**Prompt**
Locate every line in the records below that holds the word "Blender" and return each one.
***** The input *****
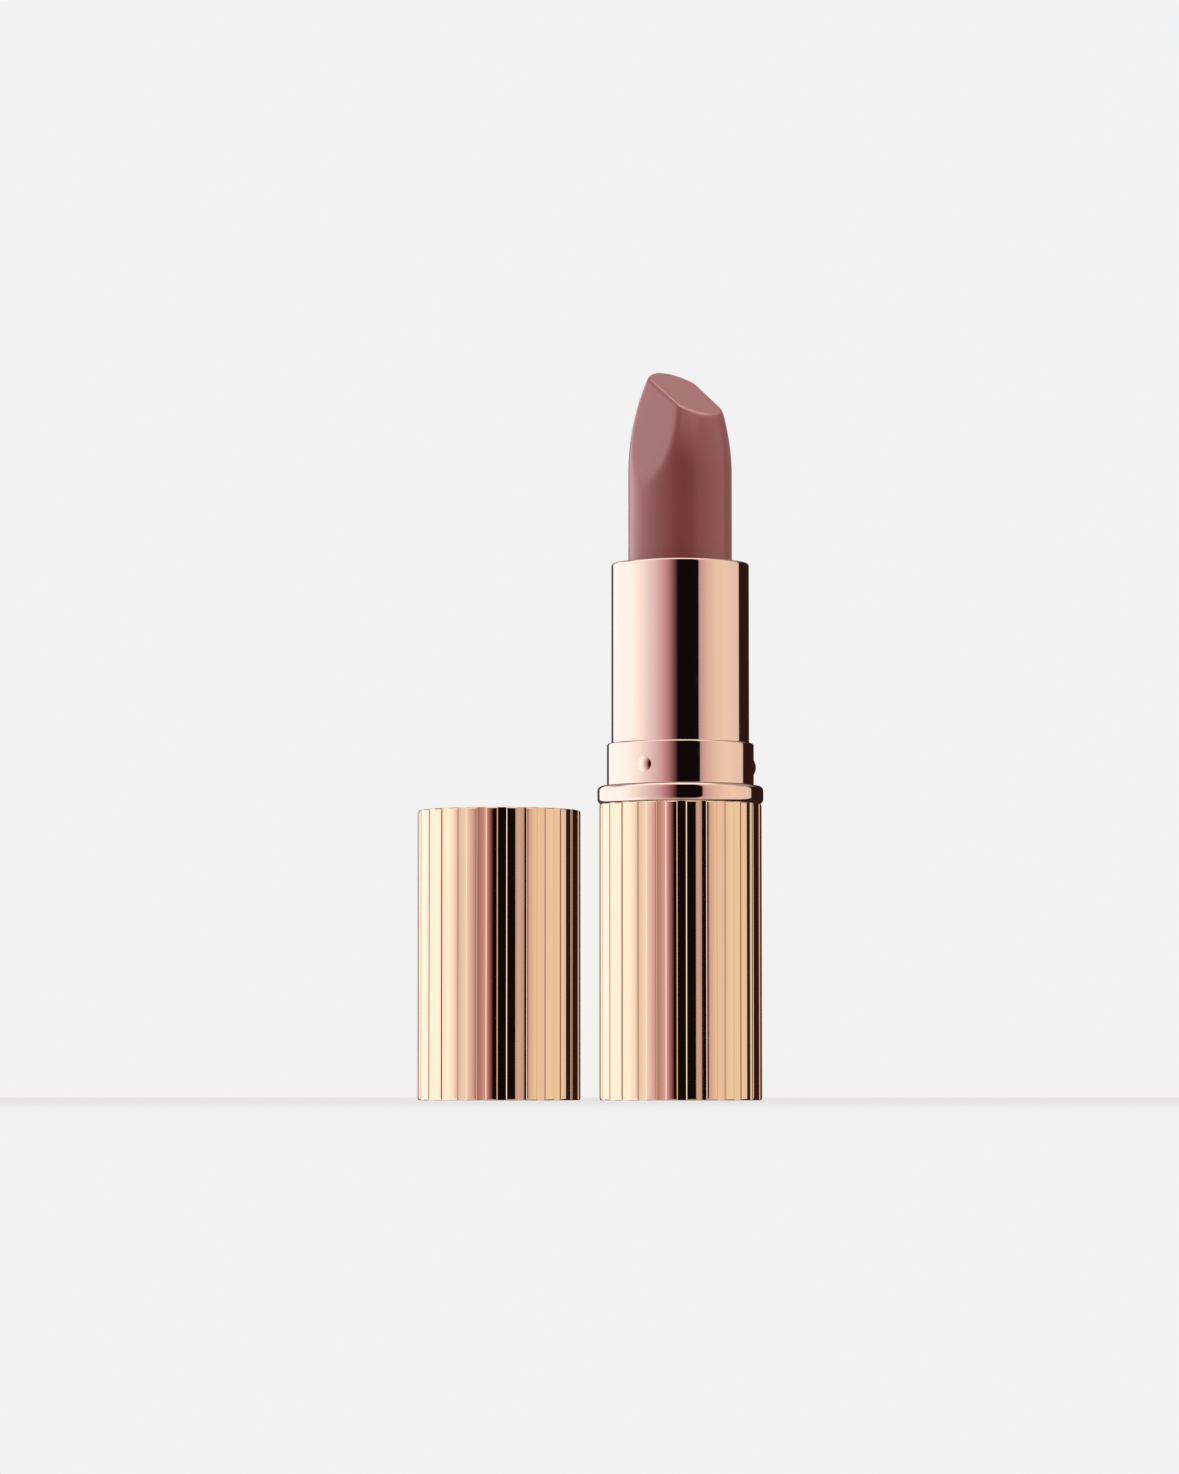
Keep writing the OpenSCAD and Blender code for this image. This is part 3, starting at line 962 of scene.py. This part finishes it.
def camera():
    """A long lens just above the floor, midway between the case and its cap, tilted up a little."""
    distance, eye, centre, aside = 0.68, 1.5 * MM, 44.35 * MM, -0.03 * MM
    data = bpy.data.cameras.new("camera")
    data.lens = 136
    data.clip_start = MM
    viewer = bpy.data.objects.new("camera", data)
    bpy.context.scene.collection.objects.link(viewer)
    viewer.location = (axis_x("cap_shell") / 2 + aside, -distance, eye)
    viewer.rotation_euler = (math.pi / 2 + math.atan((centre - eye) / distance), 0, 0)
    bpy.context.scene.camera = viewer


class LIPSTICK_OT_stage(LipstickOperator, bpy.types.Operator):
    """Make the pale stage, the soft light and the camera"""

    bl_idname = "lipstick.stage"
    bl_label = "Stage"

    def execute(self, context):
        context.scene.view_settings.view_transform = "Standard"
        light_tent()
        for settings in SOFT_BOXES:
            soft_box(bpy.data.objects["wax_bullet"], *settings)
        backdrop(context.scene.lipstick_colours.floor)
        camera()
        return {"FINISHED"}


class LIPSTICK_PT_panel(bpy.types.Panel):
    """Sizes, colours and the operators that build the case"""

    bl_idname = "LIPSTICK_PT_panel"
    bl_label = "Lipstick case"
    bl_space_type = "VIEW_3D"
    bl_region_type = "UI"
    bl_category = "Lipstick"

    def draw(self, context):
        for settings in (context.scene.lipstick_sizes, context.scene.lipstick_colours):
            box = self.layout.box()
            for name in type(settings).__annotations__:
                box.prop(settings, name)
        for operator in OPERATORS:
            self.layout.operator(operator.bl_idname)


OPERATORS = (
    LIPSTICK_OT_ribbed_shells,
    LIPSTICK_OT_centre_ring,
    LIPSTICK_OT_tube_shell,
    LIPSTICK_OT_bullet,
    LIPSTICK_OT_inner_pieces,
    LIPSTICK_OT_stage,
)
CLASSES = (LipstickSizes, LipstickColours, *OPERATORS, LIPSTICK_PT_panel)


def register():
    for made in CLASSES:
        bpy.utils.register_class(made)
    bpy.types.Scene.lipstick_sizes = PointerProperty(type=LipstickSizes)
    bpy.types.Scene.lipstick_colours = PointerProperty(type=LipstickColours)


def unregister():
    del bpy.types.Scene.lipstick_colours
    del bpy.types.Scene.lipstick_sizes
    for made in reversed(CLASSES):
        bpy.utils.unregister_class(made)


def main():
    """Builds the case and its stage."""
    register()
    bpy.ops.lipstick.ribbed_shells()
    bpy.ops.lipstick.centre_ring()
    bpy.ops.lipstick.tube_shell()
    bpy.ops.lipstick.bullet()
    bpy.ops.lipstick.inner_pieces()
    bpy.ops.lipstick.stage()


if __name__ == "__main__":
    main()
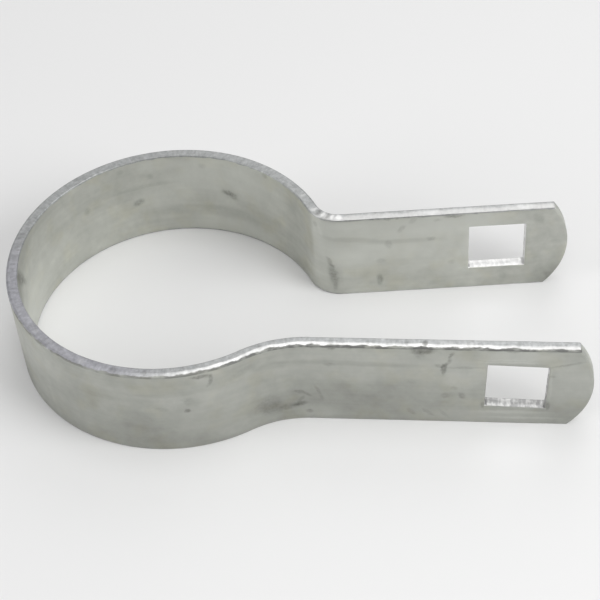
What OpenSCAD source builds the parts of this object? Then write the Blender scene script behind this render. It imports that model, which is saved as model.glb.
*****
**Expected output**
Keep writing the OpenSCAD and Blender code for this image. This is part 3, starting at line 962 of scene.py. This part finishes it.
What OpenSCAD source builds the parts of this object? Then write the Blender scene script behind this render. It imports that model, which is saved as model.glb.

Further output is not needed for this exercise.